Visual and Voice Search in E-Commerce: How to Get Ahead of the Competition

Is your search bar a silent killer of conversions? Discover why Level 4 search maturity, including voice and visual search, is essential for 2026 retail UX.

Written by:Marc FirthPublished: 30/01/2026

During our last week’s Webinar, we audited some of the most popular retail websites in the UK, focused primarily on their search bar experience. We’ve been talking extensively about the importance of shifting your attention to the search bar, as it has become (one of) the focal points of the shopping journey, and have established the four levels of its development, or rather, the four stages of its evolution.

The evolution of e-commerce has been defined by a progressive reduction in friction between human desire and product acquisition. While for a customer visiting your website, a simple keyword-based search bar was essentially enough, that is no longer the case. Your customers have changed – both in terms of who is visiting, with younger generations taking over a large percentage of online shoppers, as well as in terms of how all your website visitors are behaving once they reach your website.

So, while we’ve already established the importance of expanding your offer to a “conversational” one, we have yet to focus on other aspects of this conversation: voice and visual search.

The Evolutionary Stages of a Search Bar

Level 4 search bar maturity encompasses visual search, voice search, and AI-driven multimodal interactions that allow for a fluid, natural exchange of intent. In the contemporary landscape of 2024 through 2026, these features have transitioned from innovative "add-ons" to essential components of a competitive user experience (UX) and a prerequisite for high-performance conversion.

And here lies the issue. Not only do many retailers today not recognise the importance of an AI-powered search bar (let alone its voice and visual search additions), but they have also not yet even acknowledged the importance of the search bar itself. In many cases, it lies hidden somewhere on the website, its potential unused. Well worthy of the title of a silent killer of conversions.”

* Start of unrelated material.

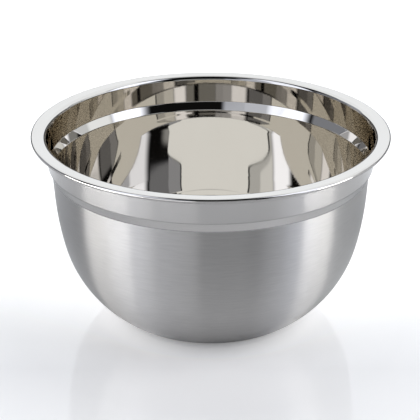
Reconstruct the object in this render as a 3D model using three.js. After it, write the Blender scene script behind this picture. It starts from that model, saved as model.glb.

Image 1: Retail losses due to search abandonment, Source: Google Cloud Blog

The data on this shift is undeniable. As we look at how different demographics are interacting with technology, the "type-to-find" model is quickly becoming a relic for the generations with the most growing purchasing power:

Demographic Segment

Weekly Voice Assistant Adoption

Trust in AI Recommendations vs. Humans

Daily Use of AI Platforms for Shopping

Generation Z

77% (Smartphone-based)

23% (Prefer AI)

46%

Millennials

65%

27% (Prefer AI)

46%

Generation X

35%

15%

35%

Baby Boomers

26%

10%

18%

Table 1: Voice and AI E-commerce Statistics per Generation

The 2025 "New Modes" report highlights that 33% of Gen Z shoppers and 26% of Millennials now prioritise AI platforms for product research over traditional search engines. This shift is indicative of an "always-on" shopping mindset, where commerce is embedded into cultural interactions, social media, and community spaces. Furthermore, 90% of Gen Z shoppers who use AI report that it significantly improves their shopping experience, a figure that has risen from 70% in 2024.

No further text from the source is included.